*Data section*:
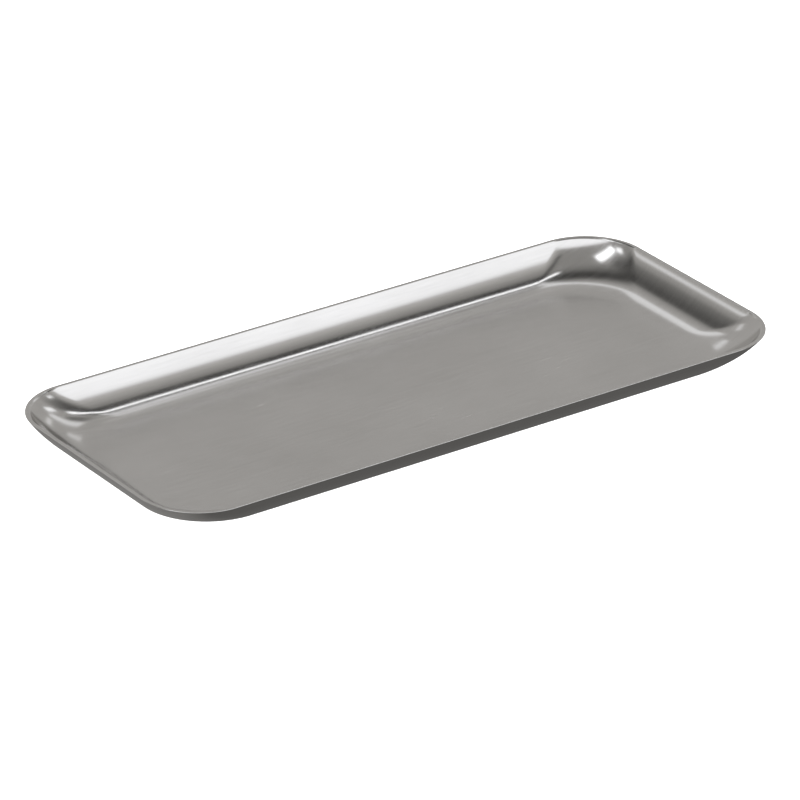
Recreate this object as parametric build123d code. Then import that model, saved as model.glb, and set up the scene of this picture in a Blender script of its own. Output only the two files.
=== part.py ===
from build123d import *
from math import acos, cos, radians, sin, tan
import os

os.makedirs("parts", exist_ok=True)

# A shallow tray pressed from one stainless sheet, in millimetres. The origin is the centre of the
# underside, +X runs along the tray and +Z points up out of it.

# Outside size over the rim
length = 220.0
width = 96.8
height = 11.1
# The sheet it is pressed from
sheet = 1.2
# The cove's radius and how far it turns up from the floor, then the easier radius of the bowed
# wall that carries on to the rim, all for the outer skin
cove_radius = 16.0
cove_turn = radians(37.0)
wall_radius = 23.5
# Corner radius of the rim seen from above, and how much rounder the floor's corners are
rim_corner = 20.0
corner_growth = 3.8
# Rounding of the two edges that the rim's cut leaves
edge_break = 0.2
# Level outlines that each skin is drawn through
levels = 12


def section(slope):
    """Run and rise from the floor's edge to where the outer skin has this slope."""
    in_cove = min(slope, cove_turn)
    run = cove_radius * sin(in_cove) + wall_radius * (sin(slope) - sin(in_cove))
    rise = cove_radius * (1 - cos(in_cove)) + wall_radius * (cos(in_cove) - cos(slope))
    return run, rise


# The wall's slope where it meets the rim, and how far the rim stands outside the floor's edge
cove_rise = cove_radius * (1 - cos(cove_turn))
rim_slope = acos(cos(cove_turn) - (height - cove_rise) / wall_radius)
reach = section(rim_slope)[0]
# The sharp outer edge, before it is rounded off, stands this far outside the finished size
tip = edge_break / tan(rim_slope / 2) - edge_break


def outline(slope, depth):
    """One level outline of the skin `depth` inside the outer one, where it has this slope."""
    run, rise = section(slope)
    out = run - reach - depth * sin(slope) + tip
    up = rise + depth * cos(slope)
    corner = rim_corner + corner_growth * (1 - run / reach) - depth * sin(slope)
    return Pos(0, 0, up) * RectangleRounded(length + 2 * out, width + 2 * out, corner)


def skin(depth):
    """The body inside one skin, from the floor up to where its slope is the rim's."""
    return loft([outline(rim_slope * i / (levels - 1), depth) for i in range(levels)])


# The pressing: the outer body less the hollow, whose skin runs on past the rim
tray = skin(0) - skin(sheet)

# The sheet's cut edge lies flat along the rim, with both its corners broken
rim_land = tray.faces().sort_by(Axis.Z)[-1]
tray = fillet(rim_land.edges(), edge_break)

export_step(tray, "parts/tray.step")
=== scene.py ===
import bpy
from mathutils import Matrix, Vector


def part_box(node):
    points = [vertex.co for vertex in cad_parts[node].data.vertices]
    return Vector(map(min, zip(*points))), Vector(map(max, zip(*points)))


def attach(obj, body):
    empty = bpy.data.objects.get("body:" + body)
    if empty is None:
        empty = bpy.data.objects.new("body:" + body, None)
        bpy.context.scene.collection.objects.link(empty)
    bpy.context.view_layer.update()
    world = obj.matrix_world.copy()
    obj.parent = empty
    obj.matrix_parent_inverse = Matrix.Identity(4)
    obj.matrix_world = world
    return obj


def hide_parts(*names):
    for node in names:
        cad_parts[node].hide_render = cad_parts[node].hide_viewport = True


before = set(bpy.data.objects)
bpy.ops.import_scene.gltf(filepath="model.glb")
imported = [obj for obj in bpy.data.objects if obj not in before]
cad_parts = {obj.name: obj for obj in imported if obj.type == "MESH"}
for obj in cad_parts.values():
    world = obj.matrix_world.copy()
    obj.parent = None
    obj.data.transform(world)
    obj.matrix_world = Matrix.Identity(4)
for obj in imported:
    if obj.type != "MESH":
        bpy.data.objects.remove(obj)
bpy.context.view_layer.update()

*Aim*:
Repeat these lines exactly and nothing more: the one containing "# The sheet's", the one containing "bpy.data.objects.remove(obj)", and all the lines between.

*Exercise answer*:
# The sheet's cut edge lies flat along the rim, with both its corners broken
rim_land = tray.faces().sort_by(Axis.Z)[-1]
tray = fillet(rim_land.edges(), edge_break)

export_step(tray, "parts/tray.step")
=== scene.py ===
import bpy
from mathutils import Matrix, Vector


def part_box(node):
    points = [vertex.co for vertex in cad_parts[node].data.vertices]
    return Vector(map(min, zip(*points))), Vector(map(max, zip(*points)))


def attach(obj, body):
    empty = bpy.data.objects.get("body:" + body)
    if empty is None:
        empty = bpy.data.objects.new("body:" + body, None)
        bpy.context.scene.collection.objects.link(empty)
    bpy.context.view_layer.update()
    world = obj.matrix_world.copy()
    obj.parent = empty
    obj.matrix_parent_inverse = Matrix.Identity(4)
    obj.matrix_world = world
    return obj


def hide_parts(*names):
    for node in names:
        cad_parts[node].hide_render = cad_parts[node].hide_viewport = True


before = set(bpy.data.objects)
bpy.ops.import_scene.gltf(filepath="model.glb")
imported = [obj for obj in bpy.data.objects if obj not in before]
cad_parts = {obj.name: obj for obj in imported if obj.type == "MESH"}
for obj in cad_parts.values():
    world = obj.matrix_world.copy()
    obj.parent = None
    obj.data.transform(world)
    obj.matrix_world = Matrix.Identity(4)
for obj in imported:
    if obj.type != "MESH":
        bpy.data.objects.remove(obj)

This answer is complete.